I was instantly taken in by the opener, “Living it,” which sports a powerful chorus, and shows off Johnson’s expressive range. His voice has a reedy, folk-inflected timbre to it which, combined with liberal use of acoustic guitar, is what really made his previous LP stand apart from his influences. The folksiness is less apparent on the rest of the album, but its subtle incorporation into “Living It” puts the song over the edge.
But the absent folk instrumentation leaves room for other experiments. Take, for example the sudden, almost jubilant influx of gospel and soul in the title track. Johnson has recorded himself into a panoply of harmonizing voices, reaching back to the very roots of American rock and pop to inform what would otherwise be a pretty straightforward industrial rock song. The end result is celebratory and bright—jarringly so, considering his morose and pessimistic lyrics.
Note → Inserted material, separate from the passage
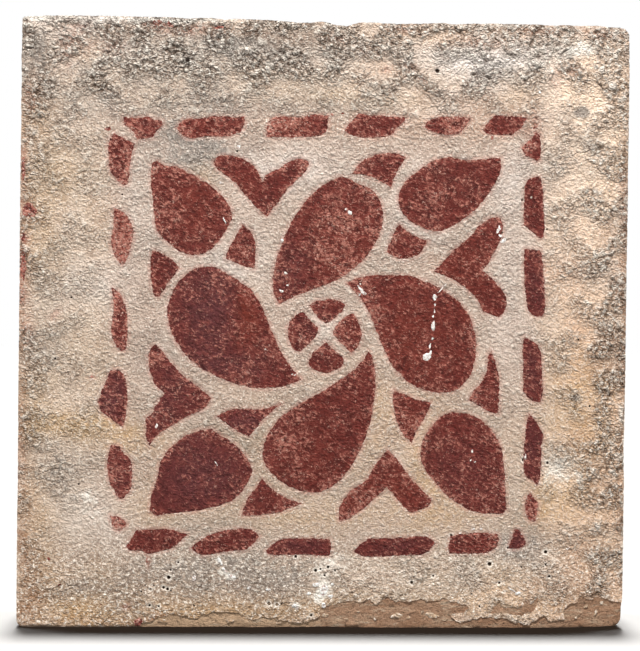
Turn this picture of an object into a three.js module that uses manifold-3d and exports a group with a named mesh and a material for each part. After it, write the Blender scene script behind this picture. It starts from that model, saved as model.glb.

Johnson’s work is pretty much always gloomy, focused on the darker side of male sexuality, as well as loneliness and dejection. Lyrically these themes have been well-mined by alt-rock radio, but they can still resonate with me, especially from the lips of a talented lyricist. Too often, I think, metal shies way from emotional songwriting and winds up in fantastical nonsense and gobbledygook. I like The Ugly Façade’s approach better overall. Johnson’s at his best on the aforementioned “Killer” and “Just Another Itty Bitty Suicide,” where the energy of the music makes an interesting contrast with his lyrics.
My only real critique is the short length of the record, as I said, but there is one aspect of the music that I’m still grappling with: Johnson frequently lifts whole motifs from other songs. “Living It” is credited as being based off another song by folk outfit Snaex, and “Just Another Itty Bitty Suicide” borrows a hook from Peter Gabriel’s immortal song “Sledgehammer.” And while I’m not opposed to these sorts of things, I feel that they reinforce my sense that Johnson is still finding his voice.
The man has great influences and immaculate taste, but their incorporation into his own music could be smoother, more organic and original. Still, for a currently small internet audience, Johnson is crafting some masterful tunes which are just extreme enough to scratch my extreme spots while satisfying my pop appetite as well. Many Waters is both free and well worth your time.